Bataille (Page 2:132)

Bataille, s. f. (Ordre encycl. Entend. Raison, Phuilos. ou Science, Science de la nat. Mathématique, Mathématiques pures, Géométrie, Tactique.) c'est dans l'Art militaire, une action générale entre deux armées rangées en bataille, qui en viennent aux mains dans une campagne assez vaste pour que la plus grande partie puisse combattre. Les autres actions des troupes, quoique souvent plus meurtrieres que les batailles, ne doivent, selon M. de Feuquieres, se nommer que des combats.

Ainsi, suivant cet officier, l'attaque d'un poste ou d'un village retranché, ne doit point s'appeller bataille, mais un combat. Voyez Ordre de bataille & Armée .

Une bataille perdue est celle dans laquelle on abandonne le champ de bataille à l'ennemi, avec les morts & les blessés. Si l'armée se retire en bon ordre avec son artillerie & ses bagages, le fruit de la bataille se borne quelquefois à avoir essayé ses forces contre l'ennemi, & au gain du champ de bataille: mais si l'armée battue est obligée d'abandonner son canon & de se retirer en desordre, elle n'est plus en état de reparoître devant l'ennemi qu'elle n'ait réparé ses pertes; il se trouve par là maître de la campagne, & en état d'entreprendre des fiéges: c'est cette suite qui décide ordinairement du succès des batailles, dont il n'est pas rare de voir les deux partis s'attribuer l'avantage.

Un grand combat perdu, dit M. de Feuquieres, quoique plus sanglant qu'une bataille, emporte rarement la perte de toute l'artillerie, & presque jamais celle des bagages; parce que les armées n'ayant pû s'aborder par leur front, il est certain qu'elles n'ont pû souffrir que dans la partie qui a combattu; & que quoique pour attaquer ou pour soûtenir on ait successivement été obligé de se servir de nouvelles troupes tirées du front qui ne pouvoient combattre, l'action n'ayant pû cependant devenir générale, elle n'a pû produire qu'une plus grande ou moindre perte d'hommes, sans influer si absolument sur la suite d'une campagne & sur la décision pour la supériorité, que le peut faire une bataille rangée: elle ne peut produire ni la perte générale des bagages, ni celle de l'artillerie, mais seulement ce qui peut s'en être trouvé sur le terrein où les troupes ont combattu. Mémoires de Feuquieres.
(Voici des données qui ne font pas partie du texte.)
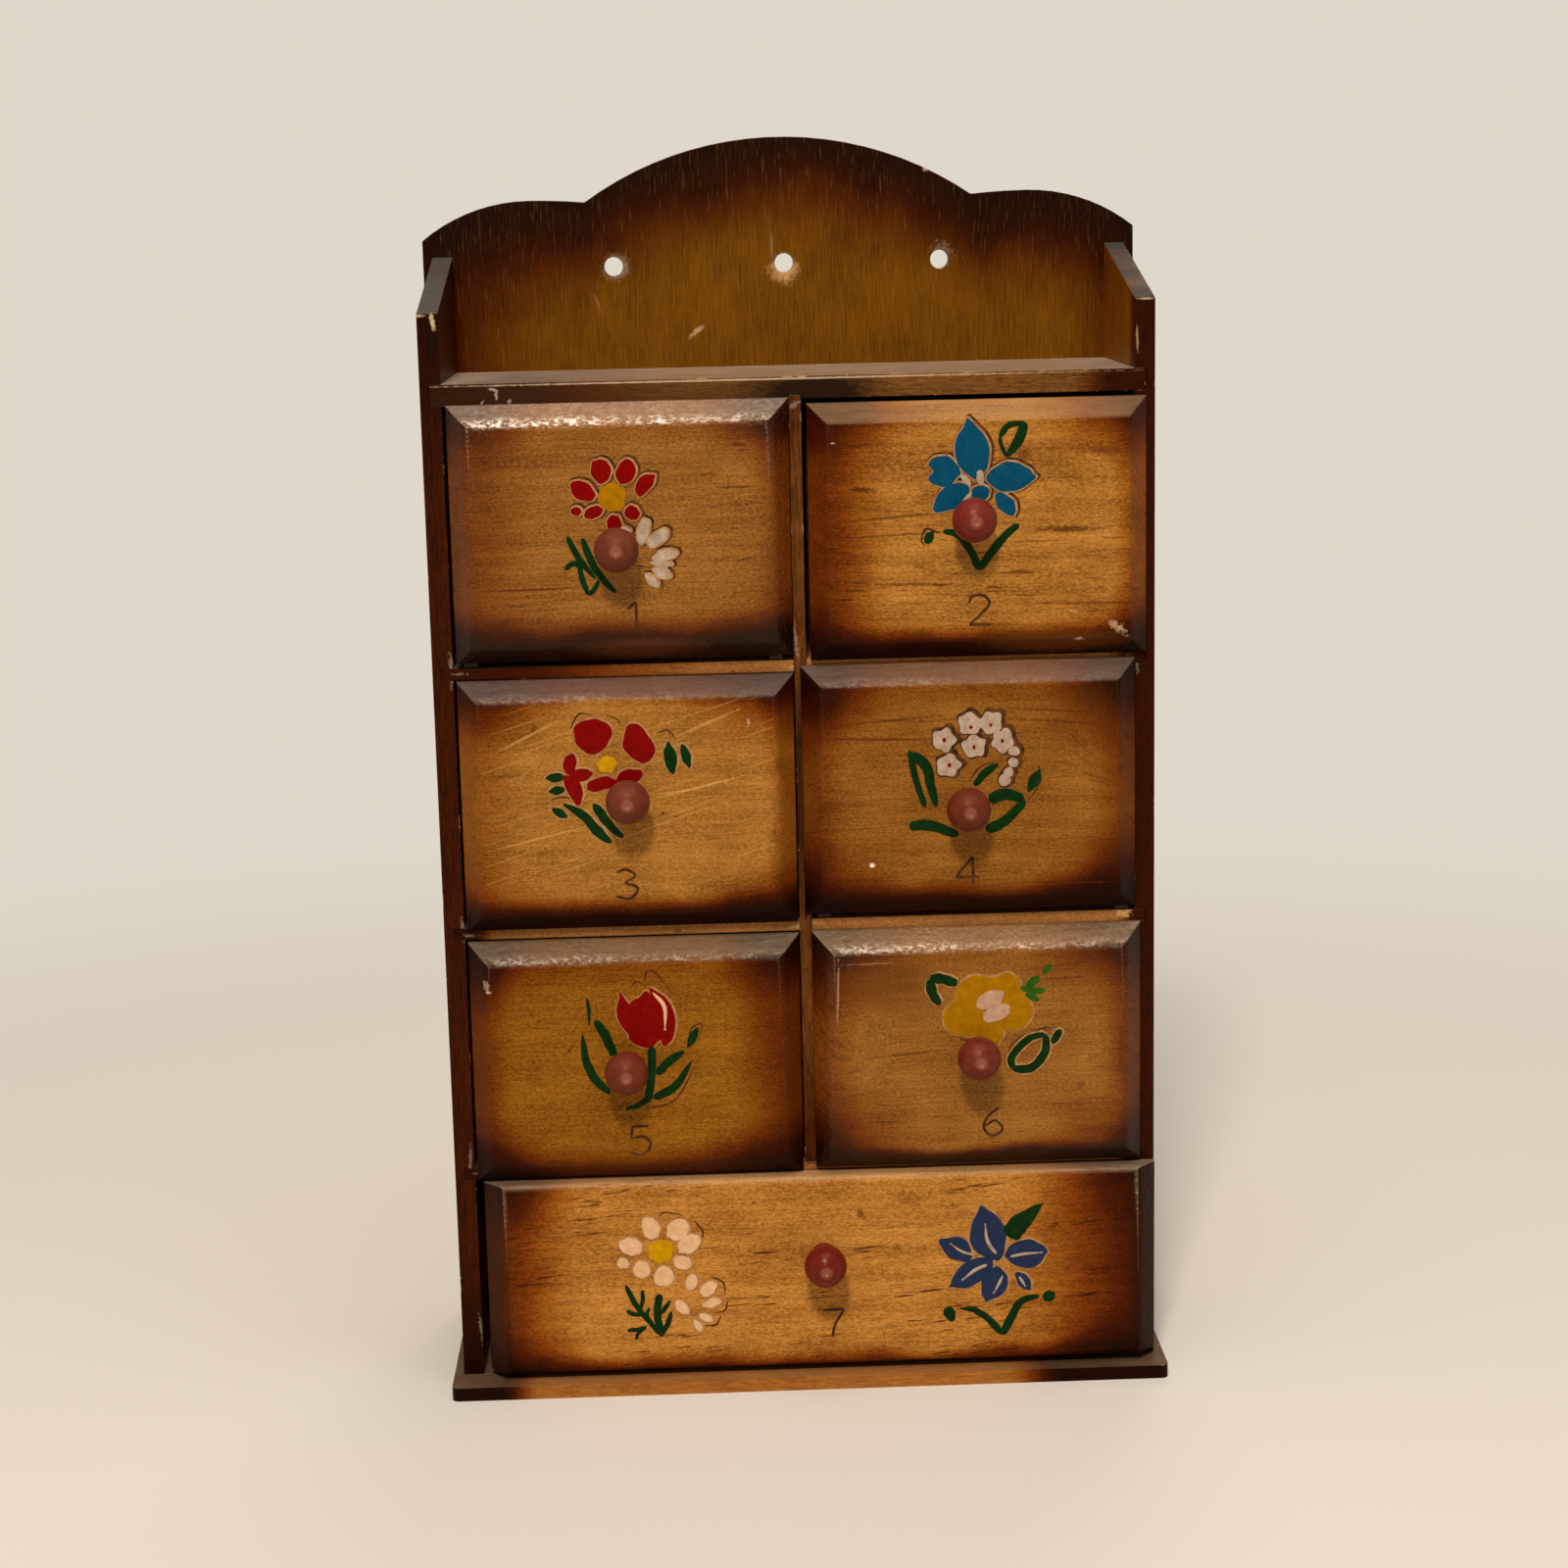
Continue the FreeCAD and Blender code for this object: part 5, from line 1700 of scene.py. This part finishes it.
                Stroke(((-25, 30.2), (-21.8, 28.4), (-21.4, 24.8)), 0.5, 0.4),
                Stroke(((-20.8, 23.6), (-21.6, 21), (-24.4, 20.4)), 0.5, 0.4),
                Stroke(((-22.6, 19.6), (-24, 17.2), (-27.2, 17)), 0.5, 0.4)),
            over=Tone.WHITE, number=7, number_at=(6.1, 16.6))]


# ---- Studio ----------------------------------------------------------------------------

@dataclass
class Studio:
    """A pale floor and surround, soft light from above and in front, and the camera."""

    camera_place: Vector = field(default_factory=lambda: Vector((-23.2, -712.0, 294.9)))
    yaw: float = math.radians(-1.599)
    pitch: float = math.radians(-11.045)
    roll: float = math.radians(1.300)
    lens: float = 67.16
    sensor: float = 36.0
    floor_colour: str = "#e4e0d7"
    surround: str = "#dfd8ca"
    fill: str = "#897f71"          # the surround's own light, far dimmer than it looks
    floor_radius: float = 12.0
    fade: tuple[float, float] = (0.24, 0.75)  # where the floor turns into the surround

    def looked_at(self, sheet: Sheet) -> Value:
        """Tell the rays that show the surround: the camera's, and those of gloss and glass.

        Args:
            sheet: The material's sheet.

        Returns:
            1 for those rays and 0 for the rest.
        """
        rays = [sheet.add("LightPath", out=f"Is {kind} Ray") for kind in ("Camera", "Glossy",
                                                                          "Transmission")]
        either = sheet.add("Math MAXIMUM", rays[0], rays[1])
        return sheet.add("Math MAXIMUM", either, rays[2])

    def paper(self) -> bpy.types.Material:
        """Matt paper that takes the cabinet's shadow and pales into the surround.

        Returns:
            The material.
        """
        sheet = Sheet("studio_paper")
        away = sheet.add("VectorMath LENGTH", sheet.add("TexCoord", out="Object"), out=1)
        far = sheet.add("MapRange SMOOTHSTEP", away, *self.fade)
        far = sheet.add("Math MULTIPLY", far, self.looked_at(sheet))
        near = sheet.add("BsdfPrincipled", Base_Color=self.floor_colour, Roughness=0.9)
        glow = sheet.add("Emission", self.surround, 1.0)
        return sheet.finish(sheet.add("MixShader", far, near, glow))

    def floor(self) -> None:
        """Lay the round floor."""
        mesh = bmesh.new()
        bmesh.ops.create_circle(mesh, cap_ends=True, radius=self.floor_radius, segments=96)
        data = bpy.data.meshes.new("floor")
        mesh.to_mesh(data)
        mesh.free()
        data.materials.append(self.paper())
        floor = bpy.data.objects.new("floor", data)
        bpy.context.scene.collection.objects.link(floor)

    def world(self) -> None:
        """Surround everything with even pale light."""
        sheet = Sheet("surround", bpy.data.worlds)
        colour = sheet.add("MixRGB", self.looked_at(sheet), self.fill, self.surround)
        sheet.add("OutputWorld", sheet.add("Background", colour, 1.0))
        bpy.context.scene.world = sheet.material

    def lamp(self, name: str, place: Vector, target: Vector, size: tuple[float, float],
             power: float, colour: str) -> None:
        """Hang one soft rectangular lamp.

        Args:
            name: The lamp's name.
            place: Where it hangs, in metres.
            target: What it is turned to.
            size: Its width and height in metres.
            power: Its power in watts.
            colour: Its colour.
        """
        data = bpy.data.lights.new(name, "AREA")
        data.shape = "RECTANGLE"
        data.size, data.size_y = size
        data.energy = power
        data.color = srgb(colour)[:3]
        lamp = bpy.data.objects.new(name, data)
        lamp.location = place
        lamp.rotation_euler = (target - place).to_track_quat("-Z", "Y").to_euler()
        bpy.context.scene.collection.objects.link(lamp)

    def camera(self) -> None:
        """Place the camera in front, a little above and to the left."""
        data = bpy.data.cameras.new("camera")
        data.lens, data.sensor_width = self.lens, self.sensor
        data.clip_start, data.clip_end = 0.01, 20.0
        camera = bpy.data.objects.new("camera", data)
        turn = (Matrix.Rotation(self.yaw, 4, "Z") @ Matrix.Rotation(self.pitch, 4, "X")
                @ Matrix.Rotation(self.roll, 4, "Y") @ Matrix.Rotation(math.pi / 2, 4, "X"))
        camera.matrix_world = Matrix.Translation(self.camera_place * MM) @ turn
        bpy.context.scene.collection.objects.link(camera)
        bpy.context.scene.camera = camera

    def build(self) -> None:
        """Set up the floor, the lamps, the surround and the camera."""
        self.floor()
        self.world()
        middle = Vector((0.0, 0.0, 0.16))
        self.lamp("key", Vector((-0.12, -0.95, 1.15)), middle, (0.18, 0.18), 13.6, "#fff4e4")
        self.lamp("overhead", Vector((0.05, -0.28, 1.35)), Vector((0.0, -0.05, 0.2)),
                  (0.9, 0.7), 5.0, "#f6f4ff")
        self.lamp("rear", Vector((0.35, 1.5, 1.1)), middle, (0.9, 0.7), 7.0, "#fff4e4")
        bpy.context.scene.view_settings.view_transform = "Standard"
        self.camera()


def fronts() -> list[DrawerFront]:
    """Set out the seven drawer fronts with what sets each apart.

    Returns:
        The fronts.
    """
    # the pale colour named here marks chips and rubbed lacquer; its thin marks along a shoulder or at a
    # bevel's top corner are painted glints
    streak, scuff_and_glint, gold = "#4f2208", "#c7a27a", "#d9a55c"
    return [
        DrawerFront("upper_left_drawer", 1.9, FrontFinish(Figure(seed=1.3, rings=0.2, dashes=0.25),
            Shading(Shade(0.42, 2, 26), Shade(0.46, 3, 12), Shade(0.98, 4, 14), Shade(0.2, 4, 12),
                    corners=0.8, seed=1),
            "#aa722e", "#5e340a", peel=0.8, gloss=(0.13, 0.26), dust_and_sheen=0.38, dust_and_sheen_colour="#b09a84",
            scuff_and_glint=1.4, specular=0.3, marks=(
                Mark(-37, 191.6, 30, 5.4, "#54290a", 0, 0.7, 0.25),
                Mark(-63, 206.7, 24, 0.6, "#5c1c0a", 1, 0.95, 0.1),
                Mark(-12.5, 240.5, 4.6, 0.8, streak, -3), Mark(-11.5, 239.2, 3.4, 0.6, streak, 4, 0.7),
                Mark(-20.5, 233.6, 7, 0.6, streak, 0, 0.7), Mark(-13.5, 230.3, 9.5, 0.65, streak, 0, 0.75),
                Mark(-11.8, 212.8, 4.4, 0.6, streak, 10, 0.7), Mark(-67, 202.8, 6, 0.6, streak, 0, 0.5)))),
        DrawerFront("upper_right_drawer", 0.7, FrontFinish(
            Figure(seed=2.1, rings=0.42, dashes=0.75, dash_size=(9, 0.6), ring_gap=5.5, bands=0.8),
            Shading(Shade(0.6, 3, 23), Shade(0.42, 3, 11), Shade(0.98, 2.5, 11), Shade(0.08, 2, 6),
                    corners=0.78, corner_reach=(32, 18), seed=2),
            "#c68a3e", "#774714", gloss=(0.26, 0.4), dust_and_sheen=0.42, dust_and_sheen_colour="#a3845f",
            marks=(
                Mark(64, 190.6, 36, 6, "#5c300c", 0, 0.75, 0.25),
                Mark(24, 222, 24, 0.8, streak, 4, 0.65, 0.4),
                Mark(22, 217.6, 30, 0.7, streak, 2, 0.6, 0.4),
                Mark(72, 200, 30, 0.8, streak, -1, 0.6, 0.4),
                Mark(30, 205.6, 22, 0.8, streak, -2, 0.6, 0.4),
                Mark(76.5, 237, 11, 2.2, "#6a3210", 0, 0.75), Mark(15, 239.6, 13, 0.9, streak, 0, 0.75),
                Mark(17.5, 228.8, 7, 1.5, streak, -6, 0.9), Mark(66, 218.2, 17, 1.5, streak, -2),
                Mark(56.3, 236.3, 4.4, 3.4, "#6b3510", 0, 0.75, 0.5),
                Mark(79, 193.8, 5, 1.6, scuff_and_glint, -35, 0.7, 0.9), Mark(69.5, 191.2, 2.6, 0.8, scuff_and_glint, 0, 0.6),
                Mark(68, 198, 2.2, 0.5, scuff_and_glint, -20, 0.6), Mark(10, 240.2, 1, 0.5, scuff_and_glint)))),
        DrawerFront("middle_left_drawer", 1.5, FrontFinish(Figure(seed=3.7, rings=0.12, dashes=0.2),
            Shading(Shade(0.3, 3, 18), Shade(0.32, 3, 9), Shade(0.97, 3.5, 11), Shade(0.5, 2, 7),
                    corners=0.72, corner_reach=(34, 20), seed=3),
            "#bd843c", "#764613", scratch=0.33, dust_and_sheen=0.62, dust_and_sheen_colour="#74655c", scuff_and_glint=0.15,
            marks=(
                Mark(-64.5, 172.2, 1.6, 2.6, "#5a2a0c", 0, 0.7, 0.8),
                Mark(-33.5, 150.6, 1, 0.8, "#4a1d08", 0, 0.8, 0.3),
                Mark(-11.8, 172.8, 0.7, 2, scuff_and_glint, 0, 0.7), Mark(-70.5, 160.9, 16, 0.6, streak, 0, 0.5),
                Mark(-31, 155.8, 12, 0.5, gold, 5, 0.5), Mark(-24, 157, 24, 0.6, gold, 13, 0.6, 0.4),
                Mark(-63.5, 145.2, 24, 0.6, gold, 13, 0.45, 0.4),
                Mark(-66, 170.6, 18, 0.8, gold, 26, 0.45, 0.5),
                Mark(-22, 172.8, 18, 0.8, gold, 22, 0.45, 0.5)))),
        DrawerFront("middle_right_drawer", 0.9, FrontFinish(
            Figure(seed=4.9, rings=0.5, dashes=0.35, ring_gap=6.5, wander=1.1, knot=(42, 14, 22)),
            Shading(Shade(0.34, 3, 12), Shade(0.4, 3, 15), Shade(0.94, 2.5, 12), Shade(0.25, 3, 12),
                    corners=0.92, corner_reach=(28, 26), seed=4),
            "#a76e2b", "#62370b", peel=0.4, dust_and_sheen_colour="#8d7668", scuff_and_glint=0.12,
            marks=(
                Mark(68, 172, 24, 17, "#63380e", 0, 0.34, 0.4),
                Mark(17.9, 135.9, 1.5, 1.3, "#f0dcc8", 0, 1, 0.2),
                Mark(79.8, 158.9, 2.8, 2.8, "#5a2410", 0, 0.8, 0.4),
                Mark(18, 167.6, 30, 0.8, streak, -2, 0.75, 0.4),
                Mark(24, 172.2, 22, 0.8, streak, 4, 0.7, 0.5),
                Mark(61, 173.8, 24, 0.7, streak, -5, 0.6, 0.5),
                Mark(63.5, 170.9, 26, 0.7, streak, -5, 0.6, 0.5),
                Mark(66, 130.2, 24, 0.7, streak, -1, 0.65, 0.4),
                Mark(20, 129.6, 16, 0.9, streak, -2, 0.6, 0.4)))),
        DrawerFront("lower_left_drawer", 1.7, FrontFinish(
            Figure(seed=5.2, rings=0.1, dashes=0.15, bands=0.35),
            Shading(Shade(0.46, 3, 13), Shade(0.52, 3, 20), Shade(0.63, 2, 12), Shade(0.3, 3, 12),
                    corners=0.92, corner_reach=(28, 20), seed=5),
            "#a76c1c", "#623705", peel=0.7, dust_and_sheen=0.66, dust_and_sheen_colour="#84715a", scuff_and_glint=0.45,
            marks=(
                Mark(-78.6, 107.8, 1.4, 3, "#c9ad8c", 10, 0.5, 0.9),
                Mark(-78.2, 106.2, 1.6, 0.7, "#e0cdb8", 0, 0.6, 0.4),
                Mark(-58.5, 91, 2.6, 0.7, streak, 50, 0.7), Mark(-46, 76, 3.6, 0.6, streak, 10, 0.6),
                Mark(-38.6, 70.4, 2.6, 2.6, "#7c3f0c", 0, 0.5, 0.5)))),
        DrawerFront("lower_right_drawer", 1.9, FrontFinish(
            Figure(seed=6.4, rings=0.4, dashes=0.45, dash_size=(7, 0.55), ring_gap=6, slope=0.06,
                   knot=(-34, 0, 15)),
            Shading(Shade(0.4, 2, 14), Shade(0.5, 3, 12), Shade(0.93, 3, 8.5), Shade(0.22, 3, 14),
                    corners=0.92, corner_reach=(32, 26), seed=6),
            "#b1772f", "#683c0d", peel=0.8, gloss=(0.14, 0.28), dust_and_sheen_colour="#a88c6c", scuff_and_glint=0.8,
            specular=0.26, marks=(
                # these two thin pale lines along the left and top shoulders are painted glints
                Mark(8.8, 103.4, 0.6, 17, scuff_and_glint, -2, 0.5, 0.4),
                Mark(17, 110.8, 13, 0.6, scuff_and_glint, 1, 0.35, 0.7),
                Mark(26, 87.2, 20, 0.8, streak, 5, 0.6, 0.4),
                Mark(66, 105.8, 12, 0.7, streak, 2, 0.6, 0.4),
                Mark(20, 69.6, 12, 0.7, streak, 0, 0.55, 0.4),
                Mark(69.5, 77.8, 1.8, 3, "#6b3a10", 10, 0.6, 0.5),
                Mark(23, 104, 30, 17, "#63380e", -6, 0.42, 0.4)))),
        DrawerFront("wide_drawer", 1.8, FrontFinish(
            Figure(seed=7.6, dashes=1, dash_size=(8, 0.55), wander=1.6, slope=0.1, bands=0.8),
            Shading(Shade(0.66, 4, 26), Shade(0.8, 3, 45), Shade(0.7, 1, 6), corners=0.85,
                    corner_reach=(32, 15), seed=7),
            "#d79745", "#885018", peel=0.6, dust_and_sheen=0.4, dust_and_sheen_colour="#c4a888", scuff_and_glint=0.35,
            marks=(
                Mark(-80, 30, 8, 120, "#2a1206", 0, 0.72, 0.05),
                Mark(87.4, 30, 11, 120, "#200c04", 0, 0.8, 0.05), Mark(-13.5, 49.4, 1.2, 0.7, "#3a1606"),
                Mark(13.5, 45.6, 2, 2.6, streak, 30, 0.7), Mark(36.8, 47.2, 1.2, 0.9, "#3a1606"),
                Mark(63, 41, 2.2, 1.6, "#4a1d08", 10), Mark(22.5, 36.2, 2.6, 2, "#7a4a18", 0, 0.7),
                Mark(-53, 50.6, 3, 2.4, "#7a4a18", 0, 0.5),
                Mark(76.5, 12.8, 11, 0.9, "#2a0f05", 12, 0.7, 0.4))))]


def knobs() -> list[Knob]:
    """Set out the seven knobs, whose paint has worn differently.

    Returns:
        The knobs.
    """
    return [Knob("upper_left_drawer", "#5e2516", "#6f3624", 0.5, 1.0),
            Knob("upper_right_drawer", "#671812", "#75291f", 0.36, 2.0),
            Knob("middle_left_drawer", "#602618", "#713727", 0.46, 3.0),
            Knob("middle_right_drawer", "#5b1e10", "#6b2f1c", 0.46, 4.0),
            Knob("lower_left_drawer", "#622114", "#723123", 0.44, 5.0),
            Knob("lower_right_drawer", "#60170f", "#783a2b", 0.40, 6.0),
            Knob("wide_drawer", "#610d0b", "#711b16", 0.26, 7.0)]


def main() -> None:
    """Build the sub-assemblies in order and report each piece."""
    logging.basicConfig(level=logging.INFO, format="%(name)s: %(message)s")
    Studio().build()
    Case().build()
    walls = BareSoftwood("bare_pine_across", Grain.ACROSS).material()
    sides = BareSoftwood("bare_pine_inward", Grain.INWARD).material()
    brass = SmallMetal("tarnished_brass", "#c9a25c", "#7a5a2c", 0.38).material()
    for front, knob in zip(fronts(), knobs()):
        front.build()
        knob.build()
        DrawerBox(front.drawer, walls, sides, brass).build()
    for posy in posies():
        posy.build()


if __name__ == "__main__":
    main()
Il suit de là qu'un général qui craint de se commettre avec un ennemi en rase campagne, doit chercher des postes de chicane, où sans faire agir toute son armée, il puisse attaquer l'ennemi sans s'exposer au hasard de perdre une bataille. Mais il faut convenir que si par ces especes de batailles on ne se met pas en danger d'être battu entierement, on ne peut non plus battre entierement l'ennemi, & l'empêcher de reparoître après le combat comme avant, pour s'opposer aux entreprises qu'on peut former.

L'histoire des batailles n'est proprement que l'histoire des défauts & des bévues des généraux: mais il est heureusement assez ordinaire que les méprises des deux généraux opposés se compensent réciproquement. L'un fait une fausse démarche; l'autre ne s'en apperçoit pas, ou il n'en sait tirer aucun avantage: de - là il n'en résulte aucune conséquence fâcheuse.

Les Mémoires de M. de Feuquieres sur la guerre, ne sont, pour ainsi dire, qu'un récit des inadvertances & des fautes des deux partis: à peine fait - il mention d'un seul général, excepté Turenne, le grand Condé & Luxembourg, dont la conduite soit autre chose qu'un tissu continuel de fautes. Créqui & Catinat, en certaines occasions, en faisoient de grandes, selon ce même officier, mais ils savoient les compenser par une conduite judicieuse en d'autres occasions. M. le chevalier de Folard trouve aussi très - peu de généraux dont la réputation soit nette à tous égards. Le marquis de Feuquieres, dont la grande capacité dans la guerre paroît par ses Mémoires, eût été un général du premier ordre, dit M. de Folard, s'il eût plû à certaines gens, à qui son mérite faisoit ombrage, de s'empresser un peu moins à travailler à sa disgrace & à le perdre dans l'esprit du roi, après l'avoir gâté dans l'esprit du ministre; ce qui fit perdre à ce prince un des meilleurs & des plus braves officiers généraux de ses armées, & qui le servoit mille fois mieux & avec plus de courage & d'intelligence que ses indignes ennemis.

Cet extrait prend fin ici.